--- START OF Working data ---

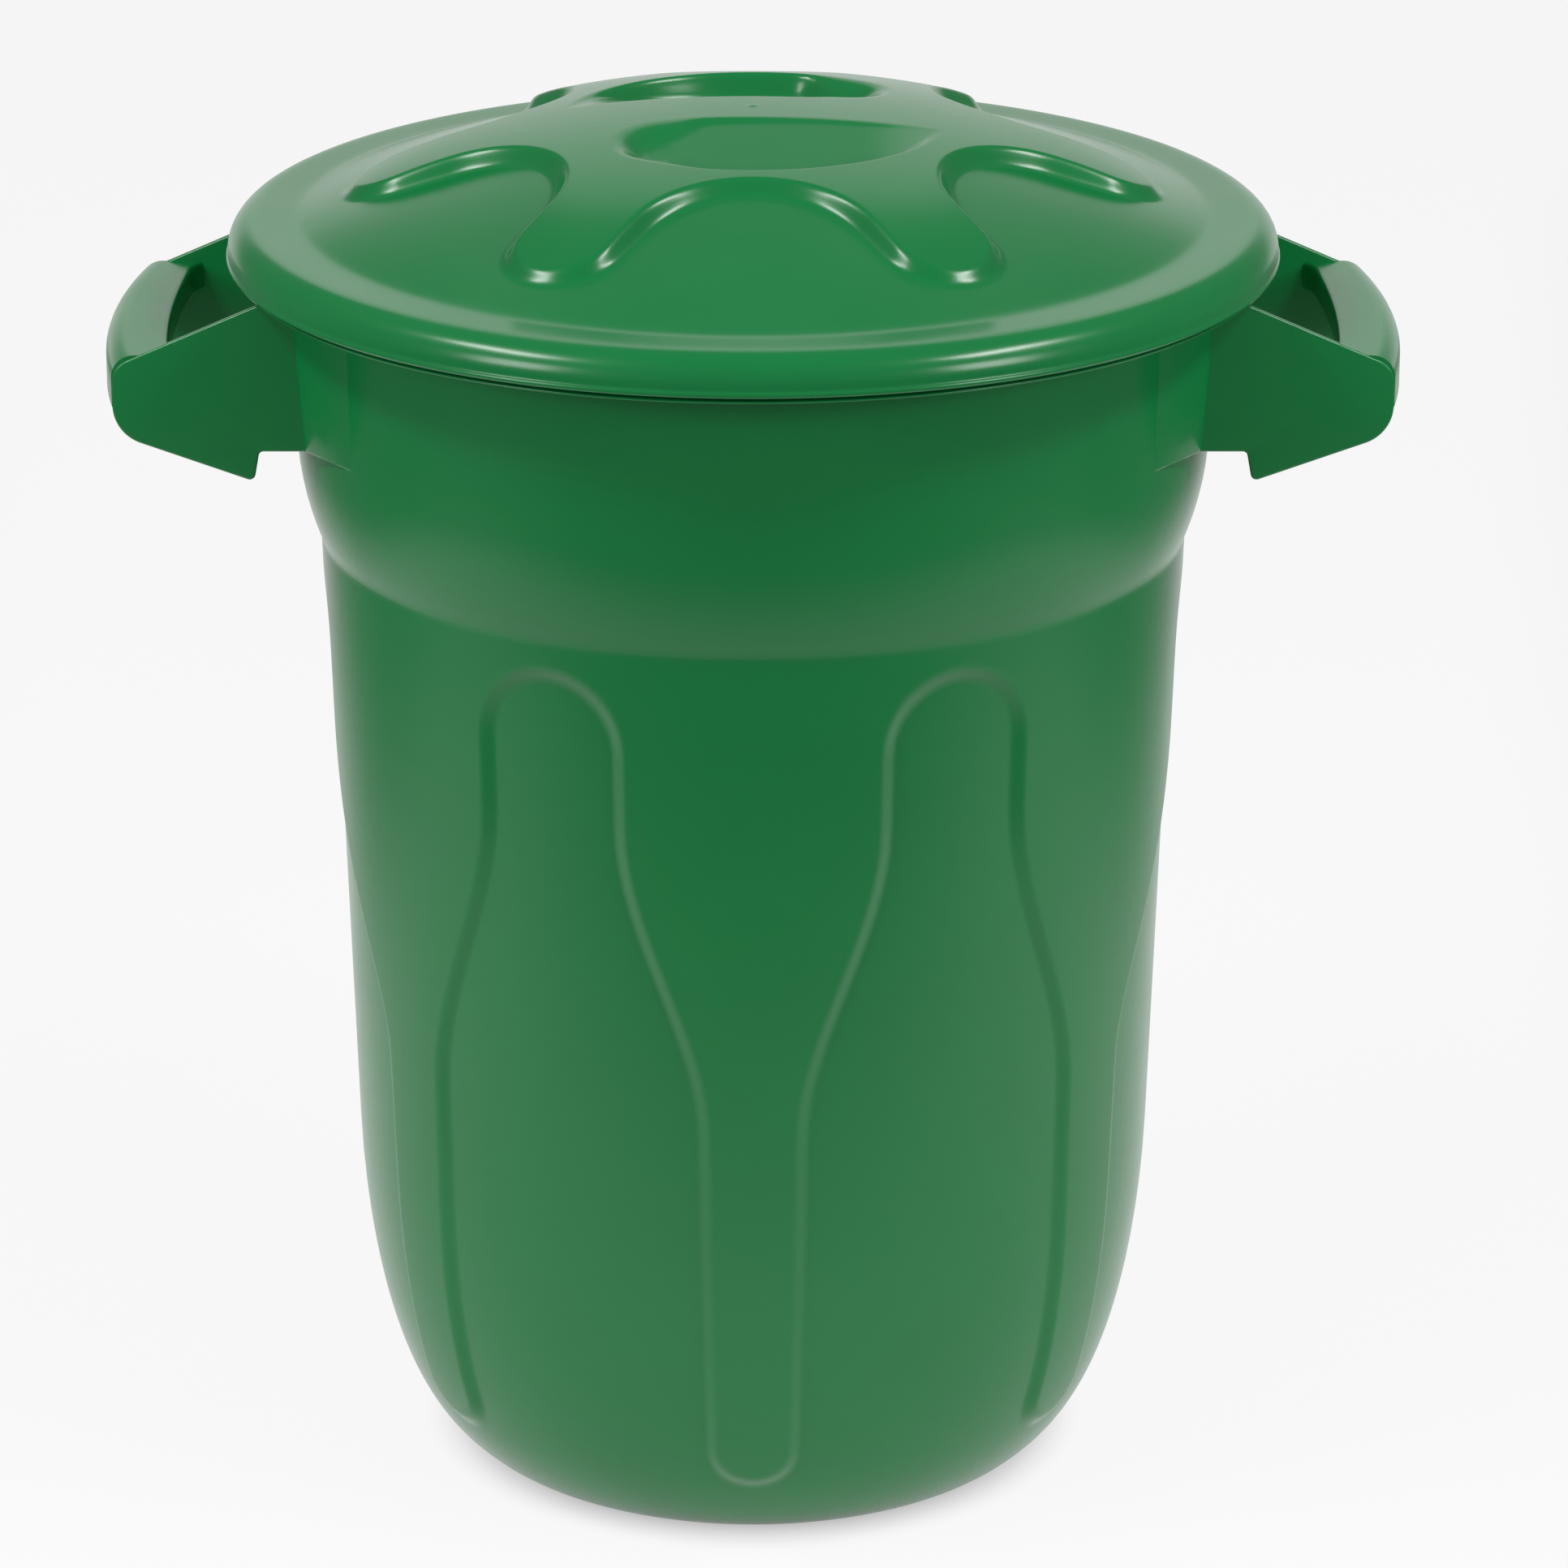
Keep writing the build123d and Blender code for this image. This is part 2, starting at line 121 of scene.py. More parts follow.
def mouldedPolypropylene(name, sizes):
    material = bpy.data.materials.new(name)
    material.use_nodes = True
    tree = material.node_tree
    tree.nodes.clear()
    where = addNode(tree, "ShaderNodeTexCoord").outputs["Object"]
    flow = addNode(tree, "ShaderNodeTexNoise", {}, {
        "Vector": where, "Scale": 1 / (sizes["flowSize"] * mm), "Detail": 3.0, "Roughness": 0.5})
    peel = addNode(tree, "ShaderNodeTexNoise", {}, {
        "Vector": where, "Scale": 1 / (sizes["peelSize"] * mm), "Detail": 1.5, "Roughness": 0.45})
    tint = addNode(tree, "ShaderNodeMix", {"data_type": "RGBA"}, {
        "Factor": flow.outputs["Fac"], "A": toLinear(sizes["colour"]), "B": toLinear(sizes["thinColour"])})
    gloss = addRange(tree, "LINEAR", flow.outputs["Fac"], *sizes["flowRange"], *sizes["roughness"])
    bump = addNode(tree, "ShaderNodeBump", {}, {
        "Strength": sizes["peelStrength"], "Distance": sizes["peelHeight"] * mm,
        "Height": peel.outputs["Fac"]})
    shader = addNode(tree, "ShaderNodeBsdfPrincipled", {}, {
        "Base Color": tint.outputs["Result"], "Roughness": gloss,
        "IOR": sizes["ior"], "Normal": bump.outputs["Normal"]})
    addNode(tree, "ShaderNodeOutputMaterial", {}, {"Surface": shader.outputs["BSDF"]})
    return material


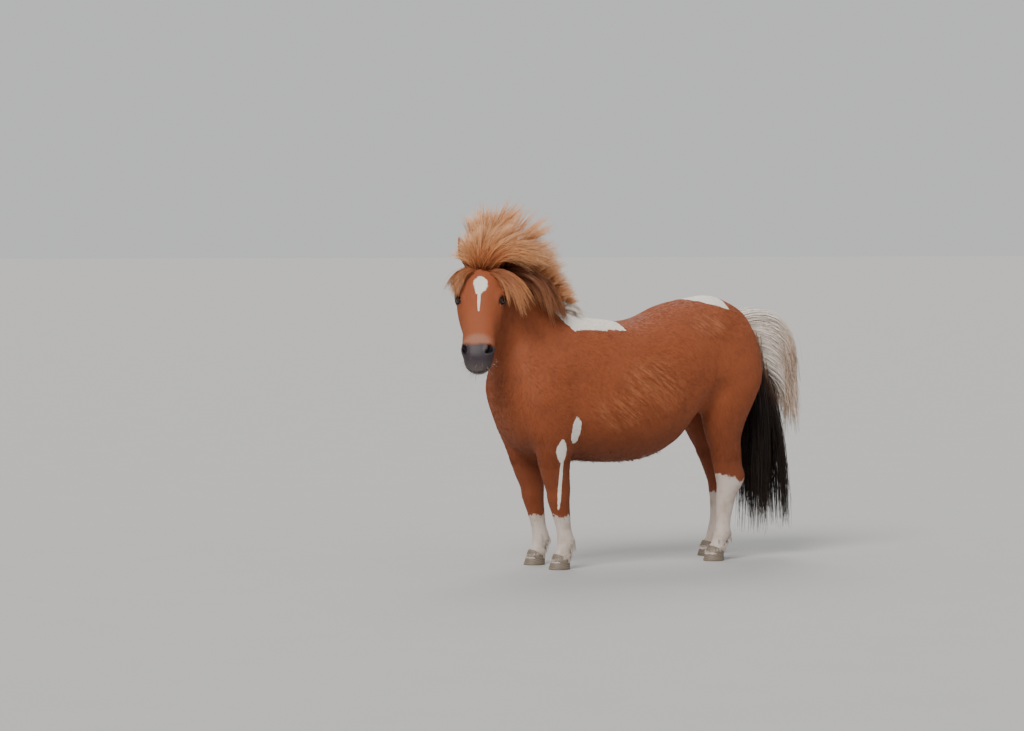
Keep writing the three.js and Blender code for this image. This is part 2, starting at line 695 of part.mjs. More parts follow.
// The forelock parts between the ears. Its right half is blown out over the temple, and its left half back
// past the eye.
function addForelock({ rightCount, leftCount, width }) {
  const right = Array.from({ length: rightCount }, (_, i) => {
    const share = (i + 0.5) / rightCount;
    const root = liftedClear(nose.point(6 + 12 * share, -4 - random(0, 14), 20), 0);
    const first = inHead(-0.15 + 0.5 * share, -1, 0.6 - 0.3 * share);
    const last = inHead(0.9 + 0.5 * share, -0.6 + 0.45 * share, 0);
    return lock({
      root, first, last, length: random(140, 172) - 15 * share, width: width * random(0.85, 1.15), thick: width * 0.3,
      facing: inHead(0.1, -0.5, 1), clear: 6,
    });
  });
  const left = Array.from({ length: leftCount }, (_, i) => {
    const share = (i + 0.5) / leftCount;
    const root = liftedClear(nose.point(6 + 14 * share, 4 + random(0, 14), 20), 0);
    const first = inHead(0.35 * share, 1, 0.45 - 0.2 * share);
    const last = inHead(0.8 + 0.5 * share, 0.62 - 0.3 * share, -0.42);
    return lock({
      root, first, last, length: random(195, 260), width: width * random(0.85, 1.15), thick: width * 0.3,
      facing: inHead(0.1, 0.7, 1), clear: 5,
    });
  });
  const pad = egg(nose.point(12, 0, 2), [headAlong, headSide, headUp], [30, 30, 20], 10, 6);
  add('forelock', clearOfBody(joined([pad, ...right, ...left])).intersect(forelockRoom(0)), colours.blond, 0.9);
}

// Tail: a dock, white hair that the wind lifts off it, and long dark hair below
const tailRoot = new THREE.Vector3(0, 506, 946);
const tailEnd = 72;
const dockAt = (share) => tailRoot.clone()
  .add(new THREE.Vector3(0, 96 * Math.sin(Math.min(share, 1) * 1.5), -250 * Math.max(share, 0) ** 1.4));
function whiteTailLocks(count, width) {
  return Array.from({ length: count }, (_, i) => {
    const share = (i + 0.5) / count;
    const side = Math.sin(i * 2.4);
    const root = dockAt(0.1 + 0.75 * share).add(new THREE.Vector3(side * 12, 0, 8));
    const first = towards(side * 0.4, 0.8, 0.2 - 0.7 * share);
    const last = towards(side * 0.1 + 0.04, 0.12 - 0.2 * share, -1);
    return lock({
      root, first, last, length: random(300, 370) - 20 * share, width: width * random(0.85, 1.2), thick: width * 0.42,
      facing: mixed(X, Y, 0.35 + 0.3 * Math.abs(side)), sag: 0.05, clear: 4,
    });
  });
}
function darkTailLocks(count, width) {
  return Array.from({ length: count }, (_, i) => {
    const share = (i + 0.5) / count;
    const side = Math.sin(i * 2.4);
    const outer = share > 0.7;
    const root = dockAt(0.5 + 0.45 * share).add(new THREE.Vector3(side * 14, 0, 0));
    const length = root.z - tailEnd - (outer ? random(0, 30) : random(0, 150));
    const first = towards(side * 0.22, outer ? 0.3 : 0, -1);
    const last = towards(side * 0.02, outer ? 0.05 : lerp(-0.03, 0.02, share), -1);
    return lock({
      root, first, last, length, width: width * 1.1, thick: width * 0.5,
      facing: mixed(X, Y, 0.35 + 0.3 * Math.abs(side)), clear: 4,
    });
  });
}
function addTail({ upper, lower, width }) {
  const dock = ringSolid(places(-0.12, 1, 9).map((share) => {
    const centre = share < 0 ? tailRoot.clone().add(new THREE.Vector3(0, share * 250, 0)) : dockAt(share);
    const size = lerp(30, 17, Math.max(share, 0));
    const normal = mixed(Z, Y, clamp(share * 1.3, 0, 1));
    return Array.from({ length: 8 }, (_, j) => {
      const angle = (2 * Math.PI * j) / 8;
      const ring = centre.clone().addScaledVector(X, size * Math.cos(angle));
      return ring.addScaledVector(normal, size * Math.sin(angle));
    });
  }));
  const locks = [...whiteTailLocks(upper, width), ...darkTailLocks(lower, width)];
  add('tail', joined([dock, ...locks]).subtract(makeTorso(gap)), colours.cream, 0.9);
}

addTrunk();
addHead();
addEars();
addMane({ rows: 8, standing: 10, hanging: 7, width: 46 });
addManeTuft({ count: 6, width: 34 });
addForelock({ rightCount: 7, leftCount: 6, width: 34 });
addTail({ upper: 13, lower: 12, width: 52 });

// The origin goes to the ground, under the middle of the outline
const outline = new THREE.Box3().setFromObject(pony);
const middle = outline.getCenter(new THREE.Vector3());
pony.position.set(-middle.x, -middle.y, -outline.min.z);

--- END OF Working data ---

• _Do this_
Give only the number of lines in the data that hold the word "follow".

• _Answer in full_
2